What is needed → Reproduce exactly the lines below, from the first through the one containing "CUP_FLANGE = 12.0 * MM", and nothing more.
========================
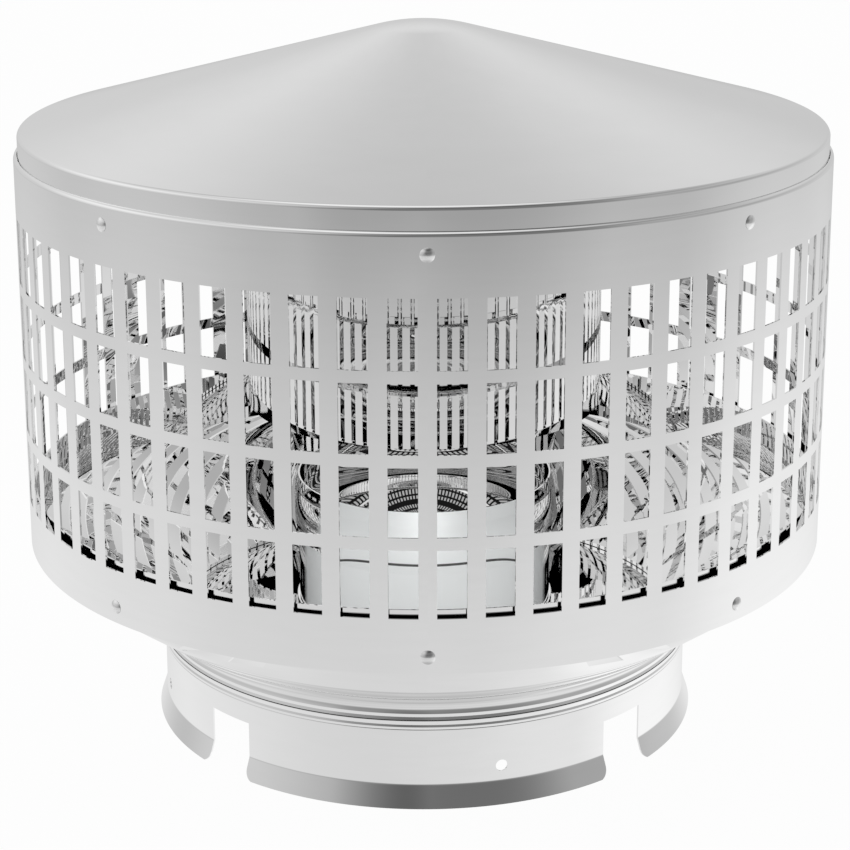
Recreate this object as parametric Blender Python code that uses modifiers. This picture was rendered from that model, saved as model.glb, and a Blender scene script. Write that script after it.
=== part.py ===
"""Chimney cap: a spun roof on a slotted band, an inverted cone pan and a skirt with four tabs.

The cap slips over the outer casing of a double-wall chimney. All sheet parts are stainless steel.
The model stands on its flared lips at height zero, with +Z up and the front towards -Y.
"""

import math

import bmesh
import bpy
from mathutils import Matrix, Vector

MM = 0.001

# Sheet and fits
SHEET = 0.8 * MM
SLIP = 0.3 * MM

# Skirt that slips over the chimney's outer casing
CASING_DIAMETER = 252.0 * MM
CASING_CLEARANCE = 0.8 * MM
SKIRT_HEIGHT = 42.4 * MM
LIP_HEIGHT = 10.4 * MM
LIP_FLARE = 3.5 * MM
LIP_EDGE = 1.2 * MM
TAB_COUNT = 4
NOTCH_WIDTH = 25.0 * MM
NOTCH_DEPTH = 27.0 * MM
TAB_CORNER_RADIUS = 4.0 * MM
SCREW_HOLE_DIAMETER = 5.5 * MM
SCREW_HOLE_HEIGHT = 17.6 * MM
SCREW_HOLE_TURN = math.radians(15.2)

# Flue stub and the plate that closes the space round it
STUB_DIAMETER = 123.0 * MM
STUB_FOOT = 4.0 * MM
STUB_RISE = 72.5 * MM
STUB_BEAD_HEIGHT = 25.0 * MM
STUB_BEAD_DEPTH = 1.8 * MM
STUB_BEAD_DROP = 6.5 * MM
COLLAR_HEIGHT = 10.0 * MM

# Pan: hem over the skirt, ledge, neck, cone and flange
HEM_DROP = 6.5 * MM
HEM_BULGE = 0.7 * MM
NECK_INSET = 3.9 * MM
NECK_BEND = 0.6 * MM
CONE_HEIGHT = 47.2 * MM
PAN_FLANGE_HEIGHT = 28.0 * MM
PAN_FLANGE_PLAY = 2.0 * MM

# Slotted band
BAND_DIAMETER = 380.0 * MM
BAND_LIFT = 0.9 * MM
BAND_HEIGHT = 185.9 * MM
BAND_CURL = 1.2 * MM
SLOT_COLUMNS = 60
SLOT_ROWS = 4
SLOT_WIDTH = 12.3 * MM
SLOT_CROSSBAR = 5.3 * MM
SLOT_MARGIN_BELOW = 24.1 * MM
SLOT_MARGIN_ABOVE = 26.7 * MM

# Roof
ROOF_SLOPE = math.radians(15.05)
ROOF_PLAY = 1.2 * MM
ROOF_STEP = 9.7 * MM
ROOF_SKIRT_HEIGHT = 25.5 * MM
ROOF_RIM_RADIUS = 2.0 * MM
ROOF_NOSE_RADIUS = 92.0 * MM

# Draft cup under the roof
CUP_DIAMETER = 169.0 * MM
CUP_LIFT = 38.4 * MM
CUP_FLANGE = 12.0 * MM

# Blind rivets
RIVET_COUNT = 8
RIVET_SHANK_DIAMETER = 3.2 * MM
RIVET_HEAD_DIAMETER = 6.2 * MM
RIVET_HEAD_HEIGHT = 1.2 * MM
RIVET_TAIL_DIAMETER = 4.6 * MM
RIVET_TAIL_LENGTH = 3.6 * MM
RIVET_DOME_SPAN = 0.65
RIVET_DOME_RISE = 0.7
TOP_RIVET_DROP = 9.1 * MM
BOTTOM_RIVET_RISE = 7.4 * MM

# How far cutters run past the sheet that they cut
CUTTER_REACH = 8.0 * MM
CUTTER_DROP = 2.0 * MM

# Facets
OUTER_STEPS = 48
INNER_STEPS = 36
RIVET_SIDES = 8
HOLE_SIDES = 12
ARC_STEPS = 3
MERGE = 0.00001

# Radii, all to the outer face of the sheet
SKIRT_RADIUS = CASING_DIAMETER / 2 + CASING_CLEARANCE + SHEET
STUB_RADIUS = STUB_DIAMETER / 2
CUP_RADIUS = CUP_DIAMETER / 2
BAND_RADIUS = BAND_DIAMETER / 2
BAND_BORE_RADIUS = BAND_RADIUS - SHEET
ROOF_RADIUS = BAND_BORE_RADIUS - ROOF_PLAY
PAN_RADIUS = BAND_BORE_RADIUS - PAN_FLANGE_PLAY
HEM_RADIUS = SKIRT_RADIUS + SLIP + SHEET
NECK_RADIUS = SKIRT_RADIUS - NECK_INSET
FLOOR_RADIUS = SKIRT_RADIUS - SHEET - SLIP

# Slots share out the height that the margins and crossbars leave
SLOT_FIELD = BAND_HEIGHT - SLOT_MARGIN_BELOW - SLOT_MARGIN_ABOVE
SLOT_HEIGHT = (SLOT_FIELD - (SLOT_ROWS - 1) * SLOT_CROSSBAR) / SLOT_ROWS

# Heights above the ground, worked up from the lips
FLOOR_TOP = SKIRT_HEIGHT
LEDGE_TOP = SKIRT_HEIGHT + SLIP + SHEET
CONE_TOP = LEDGE_TOP + CONE_HEIGHT
PAN_FLANGE_TOP = CONE_TOP + PAN_FLANGE_HEIGHT
BAND_BOTTOM = CONE_TOP + BAND_LIFT
BAND_TOP = BAND_BOTTOM + BAND_HEIGHT
STUB_TOP = FLOOR_TOP + STUB_RISE
CUP_MOUTH = STUB_TOP + CUP_LIFT
ROOF_RIM = BAND_TOP + ROOF_STEP
TOP_RIVET_LEVEL = BAND_TOP - TOP_RIVET_DROP
BOTTOM_RIVET_LEVEL = BAND_BOTTOM + BOTTOM_RIVET_RISE


def clear_scene():
    """Remove whatever the open file holds."""
    for old in list(bpy.data.objects):
        bpy.data.objects.remove(old, do_unlink=True)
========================
Task output →
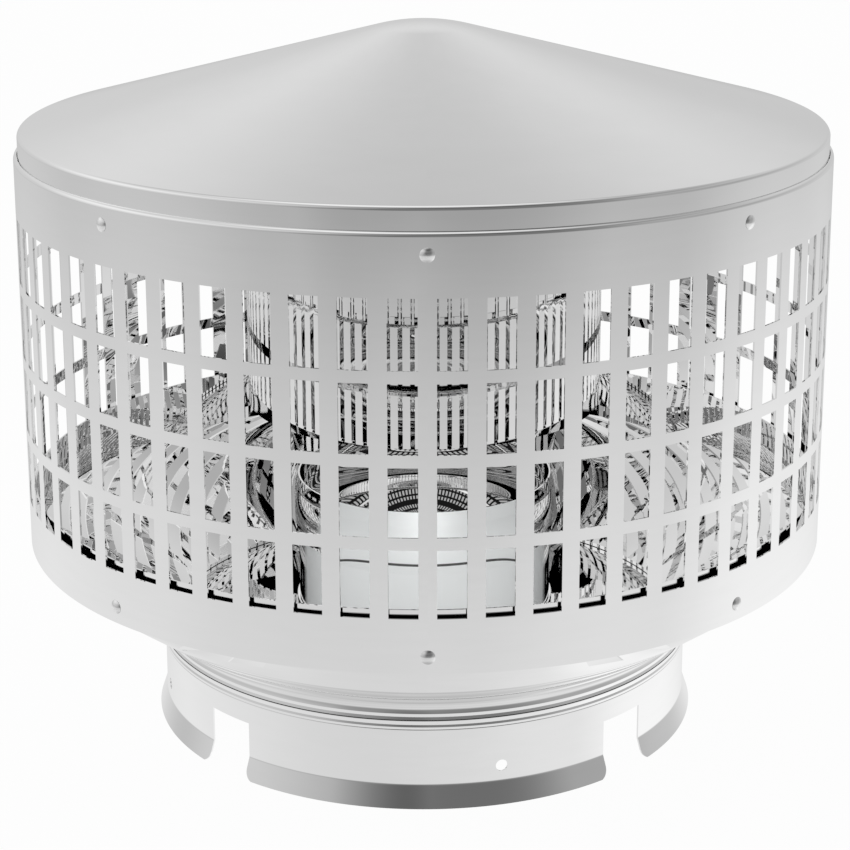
Recreate this object as parametric Blender Python code that uses modifiers. This picture was rendered from that model, saved as model.glb, and a Blender scene script. Write that script after it.
=== part.py ===
"""Chimney cap: a spun roof on a slotted band, an inverted cone pan and a skirt with four tabs.

The cap slips over the outer casing of a double-wall chimney. All sheet parts are stainless steel.
The model stands on its flared lips at height zero, with +Z up and the front towards -Y.
"""

import math

import bmesh
import bpy
from mathutils import Matrix, Vector

MM = 0.001

# Sheet and fits
SHEET = 0.8 * MM
SLIP = 0.3 * MM

# Skirt that slips over the chimney's outer casing
CASING_DIAMETER = 252.0 * MM
CASING_CLEARANCE = 0.8 * MM
SKIRT_HEIGHT = 42.4 * MM
LIP_HEIGHT = 10.4 * MM
LIP_FLARE = 3.5 * MM
LIP_EDGE = 1.2 * MM
TAB_COUNT = 4
NOTCH_WIDTH = 25.0 * MM
NOTCH_DEPTH = 27.0 * MM
TAB_CORNER_RADIUS = 4.0 * MM
SCREW_HOLE_DIAMETER = 5.5 * MM
SCREW_HOLE_HEIGHT = 17.6 * MM
SCREW_HOLE_TURN = math.radians(15.2)

# Flue stub and the plate that closes the space round it
STUB_DIAMETER = 123.0 * MM
STUB_FOOT = 4.0 * MM
STUB_RISE = 72.5 * MM
STUB_BEAD_HEIGHT = 25.0 * MM
STUB_BEAD_DEPTH = 1.8 * MM
STUB_BEAD_DROP = 6.5 * MM
COLLAR_HEIGHT = 10.0 * MM

# Pan: hem over the skirt, ledge, neck, cone and flange
HEM_DROP = 6.5 * MM
HEM_BULGE = 0.7 * MM
NECK_INSET = 3.9 * MM
NECK_BEND = 0.6 * MM
CONE_HEIGHT = 47.2 * MM
PAN_FLANGE_HEIGHT = 28.0 * MM
PAN_FLANGE_PLAY = 2.0 * MM

# Slotted band
BAND_DIAMETER = 380.0 * MM
BAND_LIFT = 0.9 * MM
BAND_HEIGHT = 185.9 * MM
BAND_CURL = 1.2 * MM
SLOT_COLUMNS = 60
SLOT_ROWS = 4
SLOT_WIDTH = 12.3 * MM
SLOT_CROSSBAR = 5.3 * MM
SLOT_MARGIN_BELOW = 24.1 * MM
SLOT_MARGIN_ABOVE = 26.7 * MM

# Roof
ROOF_SLOPE = math.radians(15.05)
ROOF_PLAY = 1.2 * MM
ROOF_STEP = 9.7 * MM
ROOF_SKIRT_HEIGHT = 25.5 * MM
ROOF_RIM_RADIUS = 2.0 * MM
ROOF_NOSE_RADIUS = 92.0 * MM

# Draft cup under the roof
CUP_DIAMETER = 169.0 * MM
CUP_LIFT = 38.4 * MM
CUP_FLANGE = 12.0 * MM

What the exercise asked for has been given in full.